Delta Air Lines has announced that it is collaborating with MIT in an effort to reduce its environmental impact in the form of preventing persistent contrails, which are roughly 10 percent of all contrails and create long-standing clouds that trap heat and ultimately warm the earth.

Citing past trials and simulations, the airline said that about 80 percent of persistent contrails—ice clouds that form when aircraft exhaust brings together the condensation of exhaust water vapor and atmospheric water vapor into a cloud—could be avoided through flight altitude adjustments with minimal additional fuel burn, making contrail avoidance one of the most immediate and cost-effective measures for reducing aviation’s climate footprint.

Contrails form roughly 65 percent of the time at cruise altitude. However, only about 10 percent last longer than a few minutes.
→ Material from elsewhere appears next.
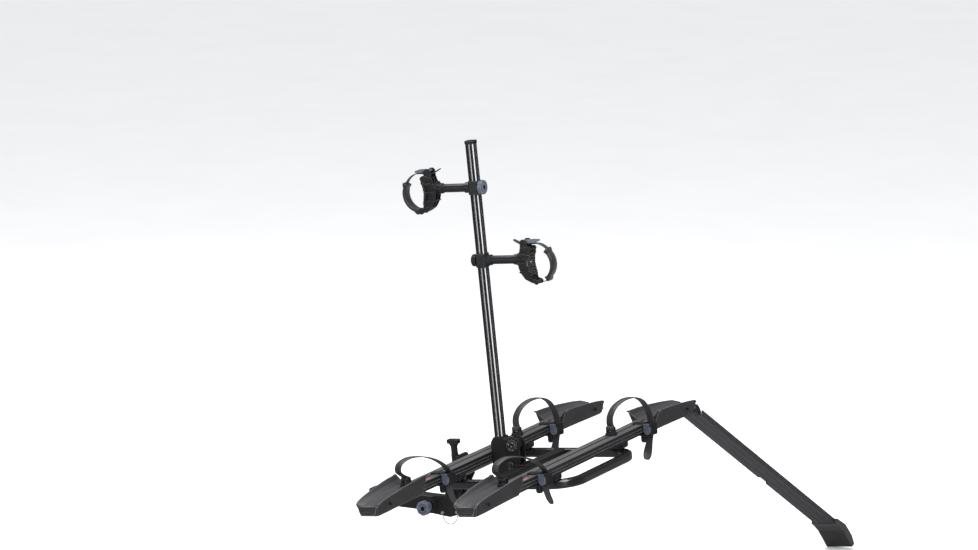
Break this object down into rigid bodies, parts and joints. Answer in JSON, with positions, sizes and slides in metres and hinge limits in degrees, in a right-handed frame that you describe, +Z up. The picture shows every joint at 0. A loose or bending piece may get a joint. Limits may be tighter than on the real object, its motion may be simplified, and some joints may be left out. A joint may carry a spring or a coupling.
{
  "type": "hitch mounted bike rack",
  "caption": "Platform bike rack for a vehicle hitch receiver, with wheel trays, ratchet wheel straps, a folding mast with frame clamps, a tilting base and a loading ramp.",
  "frame": {"origin": "middle of the hitch pin hole, on the axis of the square tongue", "axes": "+X along the wheel trays toward the ramp end, +Y along the tongue toward the vehicle, +Z up"},
  "size_m": [2.7603, 0.9054, 1.7614],
  "materials": {
    "black_powder_coat": "satin black powder coat",
    "black_gloss_coat": "gloss black coat",
    "anodised_black": "black anodised extrusion, brushed",
    "zinc_steel": "zinc plated",
    "black_steel": "black oxide",
    "trough_plastic": "moulded, satin grained",
    "ramp_metal": "dark grey satin coat",
    "slate_plastic": "slate blue-grey moulded",
    "black_plastic": "glass filled nylon",
    "black_rubber": "moulded rubber",
    "strap_plastic": "flexible ribbed strap",
    "galvanised_wire": "coated wire",
    "lock_brass": "dark lock barrel"
  },
  "bodies": {
    "base": {"hitch_tongue": "black_powder_coat", "tongue_plug": "black_plastic", "hitch_bracket": "black_powder_coat", "tilt_sector": "zinc_steel", "tilt_pivot_bolt": "black_steel", "cable_loop": "galvanised_wire"},
    "tightener": {"hitch_bolt": "zinc_steel", "hitch_knob": "slate_plastic"},
    "hitch_lock": {"hitch_lock_core": "lock_brass"},
    "platform": {"loop_frame": "black_gloss_coat", "cross_member": "black_powder_coat", "pivot_lugs": "black_powder_coat", "lock_barrel": "black_powder_coat", "tray_saddles": "black_plastic", "frame_bolts": "black_steel", "inner_tray": "anodised_black", "outer_tray": "anodised_black", "inner_scoop_left": "trough_plastic", "inner_scoop_right": "trough_plastic", "outer_scoop_left": "trough_plastic", "outer_scoop_right": "trough_plastic", "scoop_screws": "black_steel", "ramp_catch_pins": "zinc_steel", "mast_bracket": "black_powder_coat", "mast_pivot_bolt": "black_steel", "mast_latch_bolt": "black_steel"},
    "release": {"tilt_handle": "black_plastic"},
    "mast": {"mast_foot": "black_powder_coat", "mast_tube": "black_gloss_coat", "mast_cap": "black_plastic"},
    "upper_support": {"upper_arm": "black_plastic"},
    "upper_knob": {"upper_arm_knob": "slate_plastic"},
    "upper_lock": {"upper_knob_lock": "lock_brass"},
    "lower_support": {"lower_arm": "black_plastic"},
    "lower_knob": {"lower_arm_knob": "black_plastic"},
    "upper_clamp": {"upper_clamp_jaw": "black_plastic", "upper_clamp_liner": "black_rubber"},
    "lower_clamp": {"lower_clamp_jaw": "black_plastic", "lower_clamp_liner": "black_rubber"},
    "upper_hoop": {"upper_clamp_strap": "strap_plastic", "upper_clamp_pad": "black_rubber"},
    "lower_hoop": {"lower_clamp_strap": "strap_plastic", "lower_clamp_pad": "black_rubber"},
    "upper_buckle": {"upper_clamp_lever": "slate_plastic"},
    "lower_buckle": {"lower_clamp_lever": "slate_plastic"},
    "ramp": {"ramp_channel": "ramp_metal", "ramp_hook": "black_plastic", "ramp_foot": "black_rubber"},
    "slider_1": {"strap_slider_1": "black_plastic"},
    "strap_1": {"wheel_strap_1": "strap_plastic"},
    "release_1": {"strap_release_1": "slate_plastic"},
    "slider_2": {"strap_slider_2": "black_plastic"},
    "strap_2": {"wheel_strap_2": "strap_plastic"},
    "release_2": {"strap_release_2": "slate_plastic"},
    "slider_3": {"strap_slider_3": "black_plastic"},
    "strap_3": {"wheel_strap_3": "strap_plastic"},
    "release_3": {"strap_release_3": "slate_plastic"},
    "slider_4": {"strap_slider_4": "black_plastic"},
    "strap_4": {"wheel_strap_4": "strap_plastic"},
    "release_4": {"strap_release_4": "slate_plastic"}
  },
  "joints": [
    {"name": "hitch_knob_turn", "type": "hinge", "parent": "base", "child": "tightener", "pos_m": [-0.06, 0, 0], "axis": [1, 0, 0], "continuous": true},
    {"name": "hitch_lock_turn", "type": "hinge", "parent": "tightener", "child": "hitch_lock", "pos_m": [-0.092, 0, 0], "axis": [1, 0, 0], "range_deg": [0, 90]},
    {"name": "platform_tilt", "type": "hinge", "parent": "base", "child": "platform", "pos_m": [0, -0.0825, 0.0454], "axis": [-1, 0, 0], "range_deg": [-25, 80]},
    {"name": "tilt_release", "type": "slide", "parent": "platform", "child": "release", "axis": [0, 0.112, 0.9937], "range_m": [0, 0.025]},
    {"name": "mast_fold", "type": "hinge", "parent": "platform", "child": "mast", "pos_m": [0, -0.29115, 0.22993], "axis": [1, 0, 0], "range_deg": [0, 86]},
    {"name": "upper_arm_slide", "type": "slide", "parent": "mast", "child": "upper_support", "axis": [0, 0.112, 0.9937], "range_m": [-0.095, 0.08]},
    {"name": "lower_arm_slide", "type": "slide", "parent": "mast", "child": "lower_support", "axis": [0, 0.112, 0.9937], "range_m": [-0.25, 0.095]},
    {"name": "upper_knob_turn", "type": "hinge", "parent": "upper_support", "child": "upper_knob", "pos_m": [0, -0.17421, 1.07113], "axis": [0, 0.9937, -0.112], "continuous": true},
    {"name": "upper_lock_turn", "type": "hinge", "parent": "upper_knob", "child": "upper_lock", "pos_m": [0, -0.18613, 1.07247], "axis": [0, 0.9937, -0.112], "range_deg": [0, 90]},
    {"name": "lower_knob_turn", "type": "hinge", "parent": "lower_support", "child": "lower_knob", "pos_m": [0, -0.14135, 0.82691], "axis": [0, 0.9937, -0.112], "continuous": true},
    {"name": "upper_clamp_swivel", "type": "hinge", "parent": "upper_support", "child": "upper_clamp", "pos_m": [0, -0.00528, 1.05209], "axis": [0, 0.9937, -0.112], "range_deg": [-90, 90]},
    {"name": "lower_clamp_swivel", "type": "hinge", "parent": "lower_support", "child": "lower_clamp", "pos_m": [0, -0.31028, 0.84595], "axis": [0, 0.9937, -0.112], "range_deg": [-90, 90]},
    {"name": "upper_hoop_open", "type": "hinge", "parent": "upper_clamp", "child": "upper_hoop", "pos_m": [0, 0.04407, 0.97206], "axis": [-1, 0, 0], "range_deg": [0, 85]},
    {"name": "lower_hoop_open", "type": "hinge", "parent": "lower_clamp", "child": "lower_hoop", "pos_m": [0, -0.37621, 0.77891], "axis": [1, 0, 0], "range_deg": [0, 85]},
    {"name": "upper_buckle_lift", "type": "hinge", "parent": "upper_clamp", "child": "upper_buckle", "pos_m": [0, 0.02418, 1.10814], "axis": [1, 0, 0], "range_deg": [0, 75]},
    {"name": "lower_buckle_lift", "type": "hinge", "parent": "lower_clamp", "child": "lower_buckle", "pos_m": [0, -0.32653, 0.90715], "axis": [-1, 0, 0], "range_deg": [0, 75]},
    {"name": "strap_1_slide", "type": "slide", "parent": "platform", "child": "slider_1", "axis": [1, 0, 0], "range_m": [0, 0.08]},
    {"name": "strap_1_open", "type": "hinge", "parent": "slider_1", "child": "strap_1", "pos_m": [-0.54, -0.17963, 0.21937], "axis": [-0.2912, -0.9507, 0.1071], "range_deg": [0, 55]},
    {"name": "strap_1_release", "type": "hinge", "parent": "slider_1", "child": "release_1", "pos_m": [-0.37657, -0.23152, 0.20308], "axis": [0.2912, 0.9507, -0.1071], "range_deg": [0, 22]},
    {"name": "strap_2_slide", "type": "slide", "parent": "platform", "child": "slider_2", "axis": [1, 0, 0], "range_m": [0, 0.08]},
    {"name": "strap_2_open", "type": "hinge", "parent": "slider_2", "child": "strap_2", "pos_m": [-0.54, -0.52544, 0.25835], "axis": [-0.2912, -0.9507, 0.1071], "range_deg": [0, 55]},
    {"name": "strap_2_release", "type": "hinge", "parent": "slider_2", "child": "release_2", "pos_m": [-0.37657, -0.57733, 0.24206], "axis": [0.2912, 0.9507, -0.1071], "range_deg": [0, 22]},
    {"name": "strap_3_slide", "type": "slide", "parent": "platform", "child": "slider_3", "axis": [1, 0, 0], "range_m": [-0.085, 0]},
    {"name": "strap_3_open", "type": "hinge", "parent": "slider_3", "child": "strap_3", "pos_m": [0.228, -0.17963, 0.21937], "axis": [-0.2912, -0.9507, 0.1071], "range_deg": [0, 90]},
    {"name": "strap_3_release", "type": "hinge", "parent": "slider_3", "child": "release_3", "pos_m": [0.39143, -0.23152, 0.20308], "axis": [0.2912, 0.9507, -0.1071], "range_deg": [0, 22]},
    {"name": "strap_4_slide", "type": "slide", "parent": "platform", "child": "slider_4", "axis": [1, 0, 0], "range_m": [-0.085, 0]},
    {"name": "strap_4_open", "type": "hinge", "parent": "slider_4", "child": "strap_4", "pos_m": [0.228, -0.52544, 0.25835], "axis": [-0.2912, -0.9507, 0.1071], "range_deg": [0, 90]},
    {"name": "strap_4_release", "type": "hinge", "parent": "slider_4", "child": "release_4", "pos_m": [0.39143, -0.57733, 0.24206], "axis": [0.2912, 0.9507, -0.1071], "range_deg": [0, 22]},
    {"name": "ramp_lift", "type": "hinge", "parent": "platform", "child": "ramp", "pos_m": [0.792, -0.53059, 0.21264], "axis": [0, -0.9937, 0.112], "range_deg": [-6, 31]}
  ]
}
The concern is when they’re created at certain times during the day and persist for more than a few minutes as they then trap heat in the earth’s atmosphere.

“While the journey to decarbonizing aviation is uncharted, we know it will take short-, medium- and long-term solutions to reach our net zero goal. That’s why this work is both exciting and critical—it has the potential to make a major impact on our environmental footprint within just a few years,” Pam Fletcher, Delta’s Chief Sustainability Officer, said in a statement. “By making our data and solutions available publicly, we’re encouraging creators, innovators and industry cohorts everywhere to join in our efforts to make fast, lasting progress for our planet.”
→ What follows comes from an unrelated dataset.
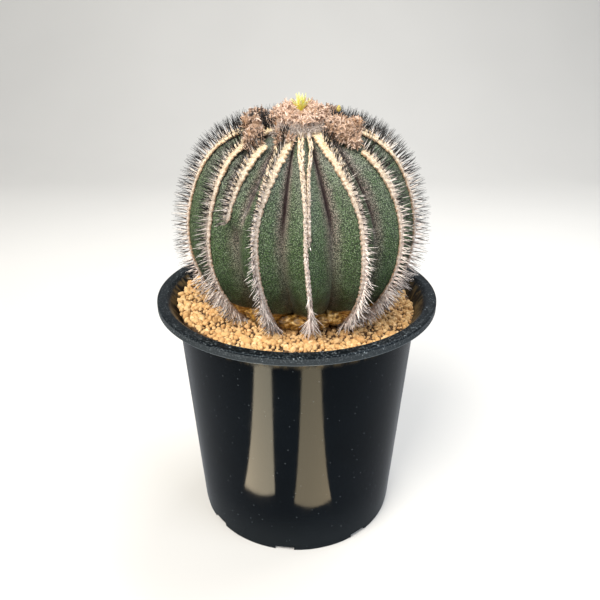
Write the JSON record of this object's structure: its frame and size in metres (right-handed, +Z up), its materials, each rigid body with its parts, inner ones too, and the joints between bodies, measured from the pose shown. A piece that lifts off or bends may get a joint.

“Much of the focus on climate within the aviation field is understandably on carbon dioxide, but contrail avoidance has the potential to greatly reduce the environmental impact of air travel quickly and at low cost,” added Steven Barrett, Director of MIT’s Laboratory for Aviation and the Environment. “This collaboration will help us better understand, predict, and ultimately avoid persistent contrails. Working with airline partners gives us the needed access to flights and operational expertise to conduct successful flight trials.”

The study’s findings and technology will be publicly released and published under an open source license allowing the rest of the industry to take part in studying and curtailing contrails.